- Your instructions: Up to and including the line with "# The origin", reproduce the listing below exactly, beginning at its first line.

- Source data:

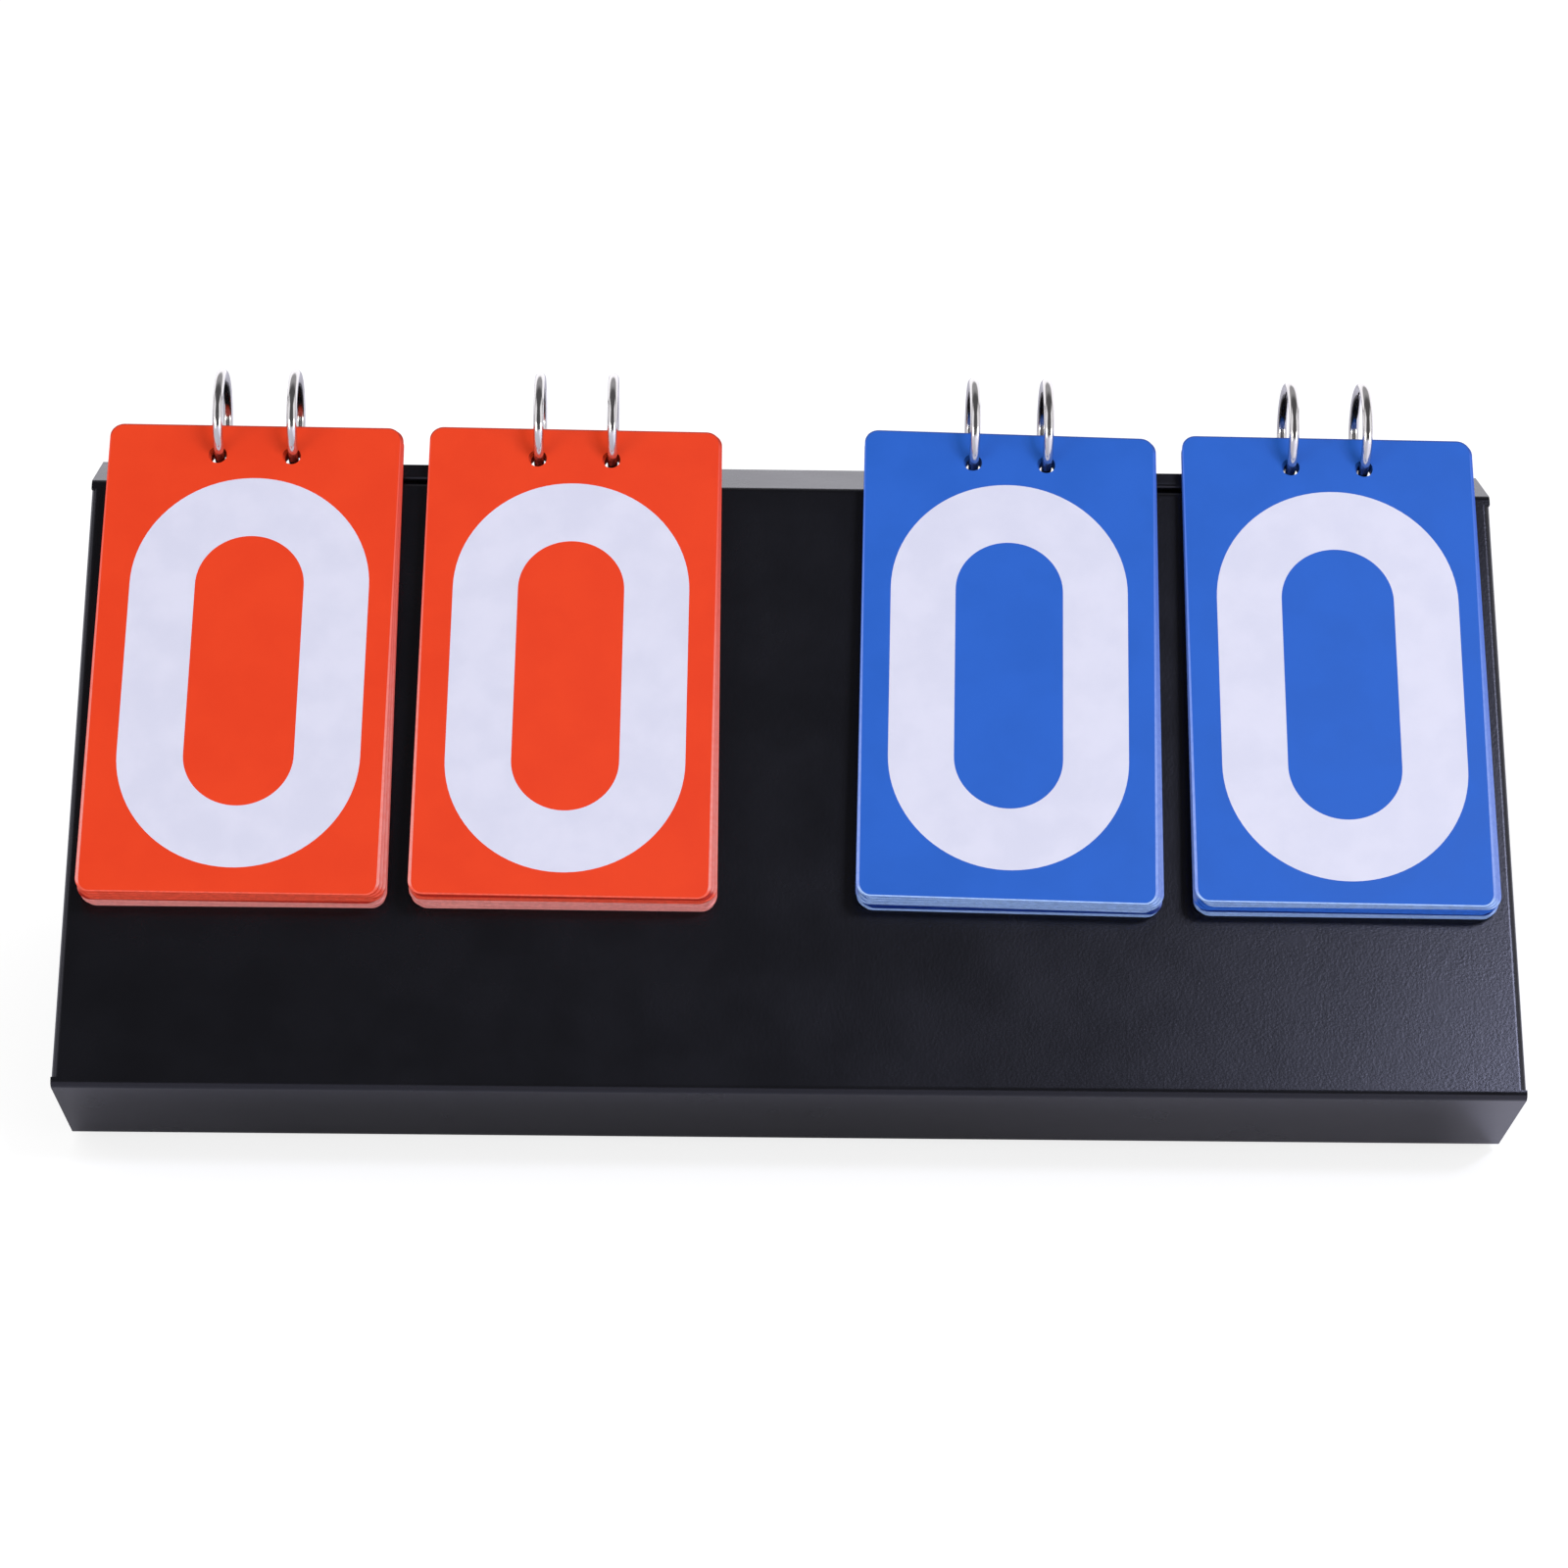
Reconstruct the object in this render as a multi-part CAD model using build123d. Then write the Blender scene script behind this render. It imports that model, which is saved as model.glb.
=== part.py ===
from build123d import *
from math import cos, pi, radians, sin, sqrt, tan
import os

# Tabletop flip scoreboard: a bent sheet-steel A-frame with four stacks of number cards on wire rings.
# Millimetres, +Z up, +X to the viewer's right, -Y towards the viewer.
# The origin is on the table, midway along the width and the depth.

# ---- Stand, bent sheet ----
stand_width = 385.0
sheet = 1.2                  # sheet thickness
bend_radius = 2.0            # outer radius of every bend
face_slope = 51.0            # degrees, face against the table
face_length = 173.2          # from ridge fold to bottom fold
ridge_depth = 23.0           # level ridge between the two faces' planes
lip_length = 42.5            # lip that turns back under the face, square to it
floor_flange = 20.0          # level flange at the lip's end that carries the feet
floor_corner = 8.0           # its two free corners, seen from below
side_return = 10.0           # depth of the returns along the sloping edges
corner_relief = 2.4          # gap between a side return and the bend beside it
lap_length = 17.0            # rear shell's flange under the front shell's ridge flange
lap_setback = 0.8            # ridge flange stops this short of the rear face's plane
drill_depth = 12.0           # tool travel of every hole, centred on the sheet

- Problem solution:
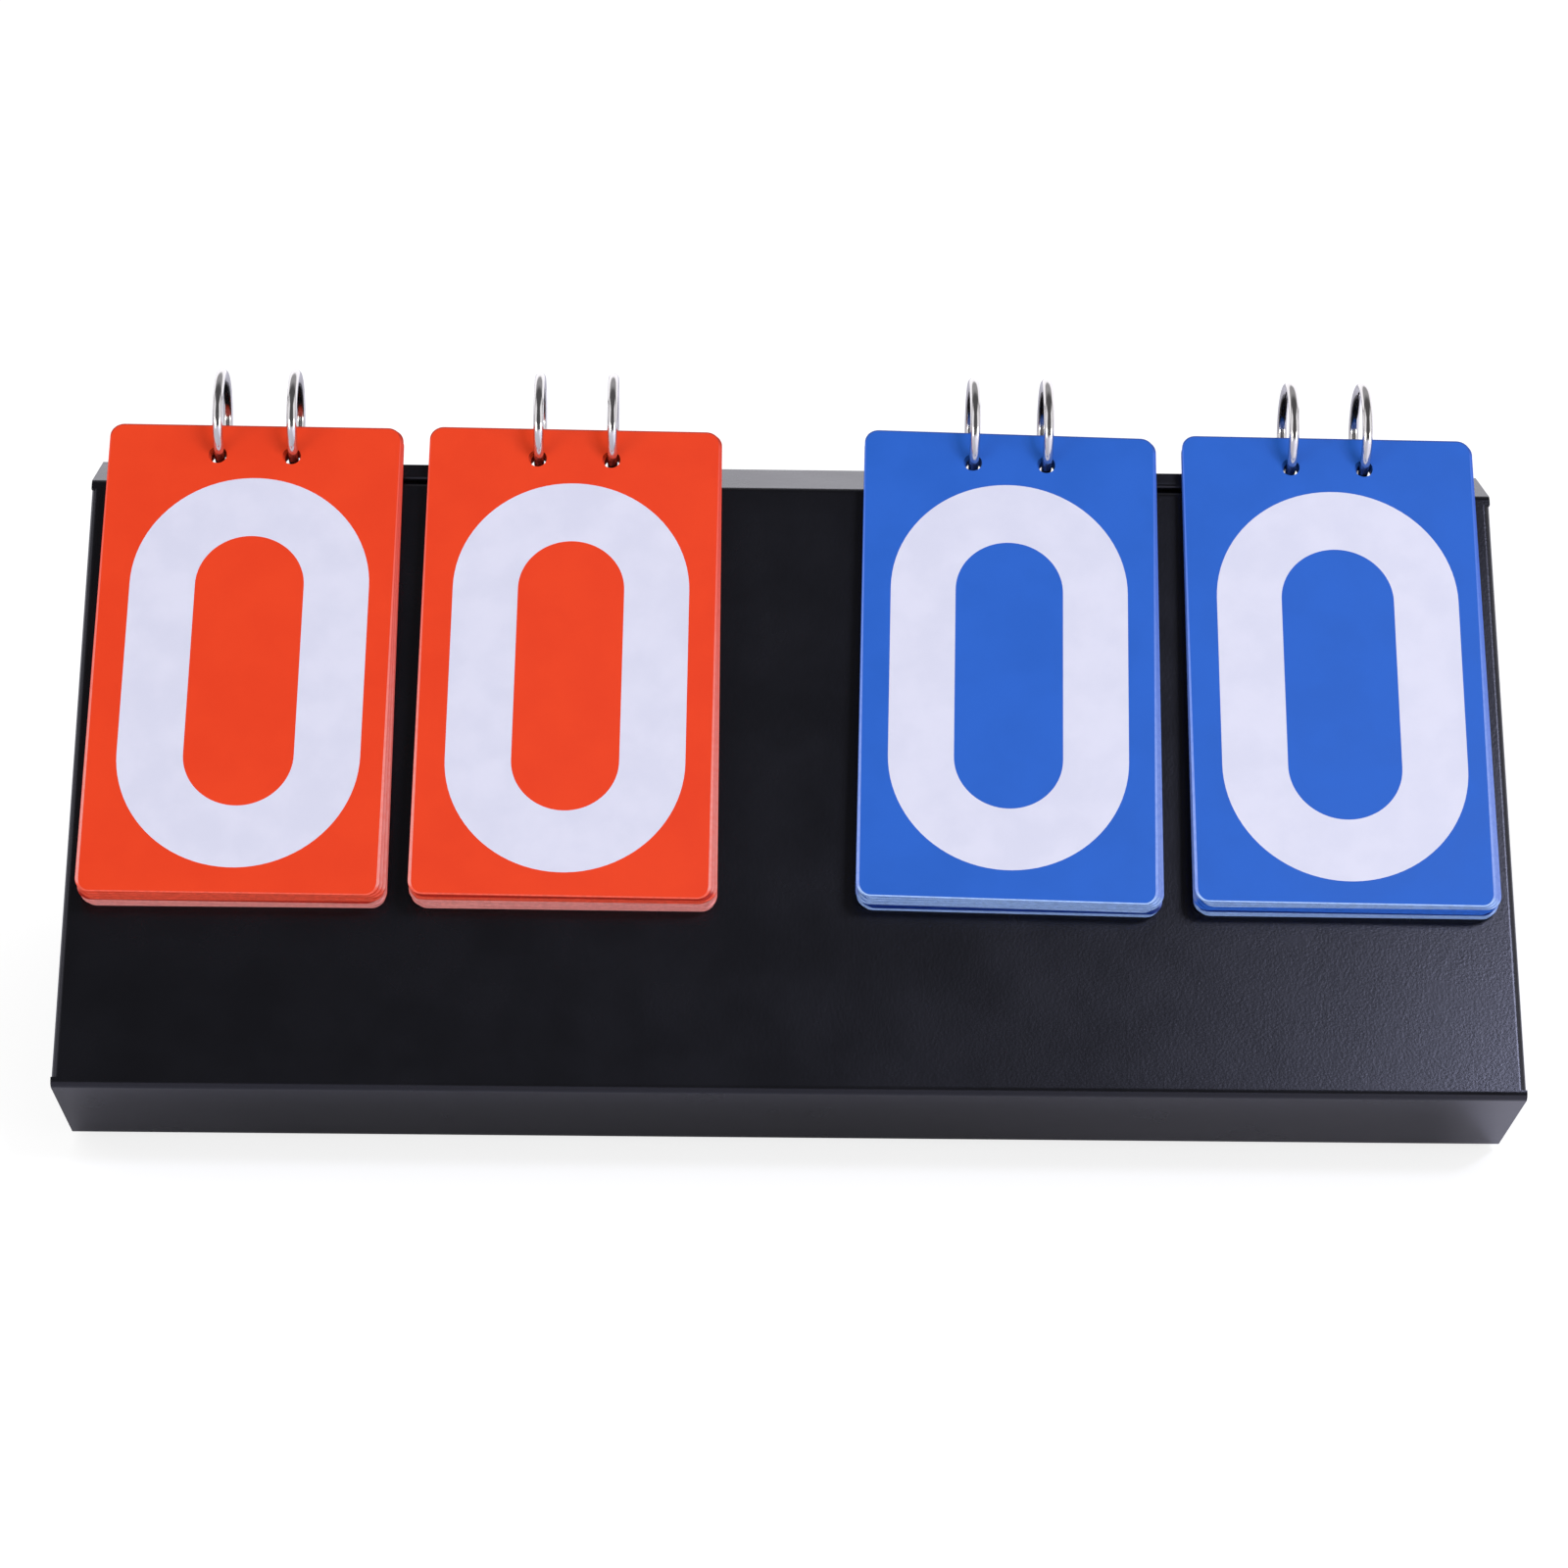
Reconstruct the object in this render as a multi-part CAD model using build123d. Then write the Blender scene script behind this render. It imports that model, which is saved as model.glb.
=== part.py ===
from build123d import *
from math import cos, pi, radians, sin, sqrt, tan
import os

# Tabletop flip scoreboard: a bent sheet-steel A-frame with four stacks of number cards on wire rings.
# Millimetres, +Z up, +X to the viewer's right, -Y towards the viewer.
# The origin is on the table, midway along the width and the depth.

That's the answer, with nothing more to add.